8. Procedure for a three-level controller according to claim 7, characterized by the fact that an integrator (block 9) is used which adds up the residual errors remaining after adjustment or the differences caused by small subsequent changes of the nominal value (added-up errors) and that this added-up error is added to the current difference between the nominal value and actual value and that this sum results in an output signal (block 8a).

9. Procedure for a three-level controller according to claim 8, characterized by the fact that a RESET signal will be generated (block 3) if the nominal value changes markedly (exceeding the limit value) from the value used as a basis and that the value of the added error is set to zero (block 9).

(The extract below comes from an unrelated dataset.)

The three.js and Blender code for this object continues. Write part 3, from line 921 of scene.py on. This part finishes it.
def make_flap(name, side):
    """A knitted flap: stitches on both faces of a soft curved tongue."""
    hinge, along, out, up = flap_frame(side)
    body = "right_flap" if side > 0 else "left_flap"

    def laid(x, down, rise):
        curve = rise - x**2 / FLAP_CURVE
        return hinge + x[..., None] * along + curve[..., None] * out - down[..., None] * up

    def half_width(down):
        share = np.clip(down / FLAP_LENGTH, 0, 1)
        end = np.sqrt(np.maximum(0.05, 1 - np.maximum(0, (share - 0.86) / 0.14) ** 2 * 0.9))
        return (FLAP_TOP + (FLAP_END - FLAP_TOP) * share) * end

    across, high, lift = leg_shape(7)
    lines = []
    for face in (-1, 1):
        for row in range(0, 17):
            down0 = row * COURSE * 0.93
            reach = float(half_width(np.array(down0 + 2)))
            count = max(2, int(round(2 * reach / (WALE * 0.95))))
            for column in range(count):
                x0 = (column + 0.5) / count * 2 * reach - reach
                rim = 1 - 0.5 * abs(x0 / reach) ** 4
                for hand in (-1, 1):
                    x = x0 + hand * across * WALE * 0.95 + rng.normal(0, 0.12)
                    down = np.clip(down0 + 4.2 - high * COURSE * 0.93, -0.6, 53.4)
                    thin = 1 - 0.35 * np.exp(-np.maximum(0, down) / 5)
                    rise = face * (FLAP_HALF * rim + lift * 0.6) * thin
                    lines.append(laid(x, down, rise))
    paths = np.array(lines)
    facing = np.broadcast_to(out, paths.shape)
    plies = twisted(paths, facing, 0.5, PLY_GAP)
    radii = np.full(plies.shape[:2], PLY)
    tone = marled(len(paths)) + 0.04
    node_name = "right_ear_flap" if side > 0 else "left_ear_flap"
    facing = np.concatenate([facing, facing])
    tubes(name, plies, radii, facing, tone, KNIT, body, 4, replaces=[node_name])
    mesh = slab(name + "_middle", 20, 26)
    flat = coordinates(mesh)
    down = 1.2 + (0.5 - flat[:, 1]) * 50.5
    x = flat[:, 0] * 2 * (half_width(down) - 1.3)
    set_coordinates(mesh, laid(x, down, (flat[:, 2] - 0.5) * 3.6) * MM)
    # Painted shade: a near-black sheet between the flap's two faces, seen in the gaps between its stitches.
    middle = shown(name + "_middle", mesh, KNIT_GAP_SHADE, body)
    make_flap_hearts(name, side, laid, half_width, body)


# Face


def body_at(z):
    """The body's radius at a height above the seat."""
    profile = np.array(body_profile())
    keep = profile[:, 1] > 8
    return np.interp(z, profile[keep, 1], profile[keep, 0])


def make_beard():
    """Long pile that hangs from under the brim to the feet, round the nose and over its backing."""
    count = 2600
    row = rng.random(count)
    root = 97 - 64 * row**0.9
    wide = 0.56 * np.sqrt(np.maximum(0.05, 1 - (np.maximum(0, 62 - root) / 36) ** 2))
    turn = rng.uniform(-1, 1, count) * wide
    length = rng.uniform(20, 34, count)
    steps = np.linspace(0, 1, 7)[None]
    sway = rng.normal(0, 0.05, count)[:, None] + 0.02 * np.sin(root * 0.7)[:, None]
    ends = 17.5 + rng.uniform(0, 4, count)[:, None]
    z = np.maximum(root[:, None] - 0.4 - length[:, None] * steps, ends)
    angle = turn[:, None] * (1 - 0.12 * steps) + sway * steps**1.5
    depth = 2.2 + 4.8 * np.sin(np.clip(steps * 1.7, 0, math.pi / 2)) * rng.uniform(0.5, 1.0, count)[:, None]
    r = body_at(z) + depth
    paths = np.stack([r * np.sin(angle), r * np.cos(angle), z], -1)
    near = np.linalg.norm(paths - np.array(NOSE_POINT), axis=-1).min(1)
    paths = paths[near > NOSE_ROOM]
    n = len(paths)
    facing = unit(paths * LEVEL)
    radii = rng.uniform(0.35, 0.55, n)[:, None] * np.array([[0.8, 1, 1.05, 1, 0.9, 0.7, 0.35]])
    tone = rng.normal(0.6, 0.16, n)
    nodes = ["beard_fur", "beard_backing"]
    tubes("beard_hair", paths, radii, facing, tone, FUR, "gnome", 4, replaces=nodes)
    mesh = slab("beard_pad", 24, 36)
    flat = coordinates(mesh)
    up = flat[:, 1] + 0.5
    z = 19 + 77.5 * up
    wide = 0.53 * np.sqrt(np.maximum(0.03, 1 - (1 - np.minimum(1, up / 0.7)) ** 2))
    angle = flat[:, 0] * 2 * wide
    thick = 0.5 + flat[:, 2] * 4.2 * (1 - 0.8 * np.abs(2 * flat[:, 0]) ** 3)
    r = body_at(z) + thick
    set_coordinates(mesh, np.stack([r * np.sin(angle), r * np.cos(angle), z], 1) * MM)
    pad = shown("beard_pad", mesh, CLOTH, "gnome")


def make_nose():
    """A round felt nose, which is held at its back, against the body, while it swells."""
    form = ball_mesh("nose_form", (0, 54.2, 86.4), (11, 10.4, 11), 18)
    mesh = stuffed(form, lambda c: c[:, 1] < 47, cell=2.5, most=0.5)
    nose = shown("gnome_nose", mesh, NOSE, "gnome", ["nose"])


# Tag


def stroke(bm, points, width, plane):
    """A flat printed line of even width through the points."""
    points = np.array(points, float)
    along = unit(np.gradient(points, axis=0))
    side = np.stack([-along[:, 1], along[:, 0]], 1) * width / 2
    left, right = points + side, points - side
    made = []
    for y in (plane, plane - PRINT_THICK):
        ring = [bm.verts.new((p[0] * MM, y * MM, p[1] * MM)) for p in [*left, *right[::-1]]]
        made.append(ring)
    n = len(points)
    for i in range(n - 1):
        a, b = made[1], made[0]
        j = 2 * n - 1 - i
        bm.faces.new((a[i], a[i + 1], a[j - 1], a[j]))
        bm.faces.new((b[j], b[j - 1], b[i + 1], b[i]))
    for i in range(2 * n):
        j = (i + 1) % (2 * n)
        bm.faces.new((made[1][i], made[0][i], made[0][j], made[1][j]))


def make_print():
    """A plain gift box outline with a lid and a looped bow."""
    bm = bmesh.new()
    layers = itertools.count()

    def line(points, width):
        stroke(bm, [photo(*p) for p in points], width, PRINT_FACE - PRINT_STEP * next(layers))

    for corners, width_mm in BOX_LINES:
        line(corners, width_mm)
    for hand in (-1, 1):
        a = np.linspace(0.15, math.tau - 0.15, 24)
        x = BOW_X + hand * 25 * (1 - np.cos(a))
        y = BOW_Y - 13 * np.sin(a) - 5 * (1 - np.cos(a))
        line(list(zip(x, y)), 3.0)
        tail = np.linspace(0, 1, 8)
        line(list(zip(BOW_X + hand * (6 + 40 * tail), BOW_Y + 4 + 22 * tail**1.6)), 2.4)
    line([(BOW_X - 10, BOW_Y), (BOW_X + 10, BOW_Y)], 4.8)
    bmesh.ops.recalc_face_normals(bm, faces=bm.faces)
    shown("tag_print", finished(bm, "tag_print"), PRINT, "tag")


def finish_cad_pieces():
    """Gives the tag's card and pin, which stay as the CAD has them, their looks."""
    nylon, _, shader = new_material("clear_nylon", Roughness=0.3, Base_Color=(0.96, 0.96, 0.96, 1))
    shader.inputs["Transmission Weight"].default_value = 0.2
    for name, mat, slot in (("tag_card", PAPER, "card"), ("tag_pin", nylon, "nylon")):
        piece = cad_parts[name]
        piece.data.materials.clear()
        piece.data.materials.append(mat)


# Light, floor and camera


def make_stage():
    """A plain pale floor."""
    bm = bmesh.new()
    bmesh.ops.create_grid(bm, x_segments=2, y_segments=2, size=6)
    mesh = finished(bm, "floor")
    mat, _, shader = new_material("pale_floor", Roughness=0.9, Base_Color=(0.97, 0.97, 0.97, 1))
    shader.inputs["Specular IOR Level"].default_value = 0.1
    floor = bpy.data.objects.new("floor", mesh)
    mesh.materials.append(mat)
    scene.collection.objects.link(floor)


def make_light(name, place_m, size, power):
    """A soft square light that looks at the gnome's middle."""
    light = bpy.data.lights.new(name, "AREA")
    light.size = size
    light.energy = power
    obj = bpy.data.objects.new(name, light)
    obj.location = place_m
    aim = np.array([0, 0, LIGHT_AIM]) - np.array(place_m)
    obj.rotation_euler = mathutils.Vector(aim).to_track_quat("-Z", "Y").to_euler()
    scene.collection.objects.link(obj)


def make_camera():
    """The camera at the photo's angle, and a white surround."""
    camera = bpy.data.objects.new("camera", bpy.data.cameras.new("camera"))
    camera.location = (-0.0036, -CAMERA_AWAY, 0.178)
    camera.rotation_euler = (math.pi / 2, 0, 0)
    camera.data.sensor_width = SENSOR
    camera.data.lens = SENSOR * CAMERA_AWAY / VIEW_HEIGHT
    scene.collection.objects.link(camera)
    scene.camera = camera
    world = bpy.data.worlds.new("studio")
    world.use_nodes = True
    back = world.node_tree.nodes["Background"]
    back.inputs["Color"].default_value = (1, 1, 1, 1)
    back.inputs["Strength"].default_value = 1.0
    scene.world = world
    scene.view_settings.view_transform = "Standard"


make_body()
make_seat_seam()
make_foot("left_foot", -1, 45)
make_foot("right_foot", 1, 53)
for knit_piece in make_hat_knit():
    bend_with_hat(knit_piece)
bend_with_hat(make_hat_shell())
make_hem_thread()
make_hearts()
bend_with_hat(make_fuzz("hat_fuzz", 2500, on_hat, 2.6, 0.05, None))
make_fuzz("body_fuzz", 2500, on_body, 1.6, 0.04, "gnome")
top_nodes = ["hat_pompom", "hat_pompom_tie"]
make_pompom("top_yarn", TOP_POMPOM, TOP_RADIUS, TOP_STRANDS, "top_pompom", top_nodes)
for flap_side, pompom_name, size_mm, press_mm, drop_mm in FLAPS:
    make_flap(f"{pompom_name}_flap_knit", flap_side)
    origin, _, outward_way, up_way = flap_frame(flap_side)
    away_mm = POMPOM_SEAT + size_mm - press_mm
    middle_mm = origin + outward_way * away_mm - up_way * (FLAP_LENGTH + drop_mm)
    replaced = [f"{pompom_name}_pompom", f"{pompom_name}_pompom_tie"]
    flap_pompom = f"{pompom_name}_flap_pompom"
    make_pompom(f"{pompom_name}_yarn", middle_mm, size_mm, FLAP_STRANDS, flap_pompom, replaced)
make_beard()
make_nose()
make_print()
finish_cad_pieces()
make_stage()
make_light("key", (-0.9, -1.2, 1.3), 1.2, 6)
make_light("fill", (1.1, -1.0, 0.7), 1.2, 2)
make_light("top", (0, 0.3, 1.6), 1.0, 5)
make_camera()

10. Procedure for a three-level controller according to one of the claims 8 or 9, characterized by the fact that the integrator (block 9) is switched on or off or changed in any other way by external status signals (from signal line 10) depending on the general operating condition (e.g. manual/ automatic operation).

11. Procedure for a three-level controller according to one of the claims 8, 9 or 10, characterized by the fact that the integrator (block 9) is stopped as long as a adjustment signal is active.

12. Procedure for a three-level controller according to one of the claims 8, 9, 10 or 11, characterized by the fact that the summation process in the integrator (block 9) runs faster for high overrun values and slower for low overrun values.

13. Procedure for a three-level controller according to one of the claims 8-12, characterized by the fact that the time constant of the integrator (block 9) is changed in dependence of the frequency of the RESET signals (from block 3), with frequent RESET signals decreasing the time constant and vice versa.

14. Procedure for a three-level controller according to one of the claims 1-13, characterized by the fact that the three-level controller includes a sensor (21) determining the position of a mechanical system (22, 22a) and a microcontroller (20) which features at least one A/D converter (ADC I, ADC II), one CPU (27), one output port (26) and one clock/timer circuit (30).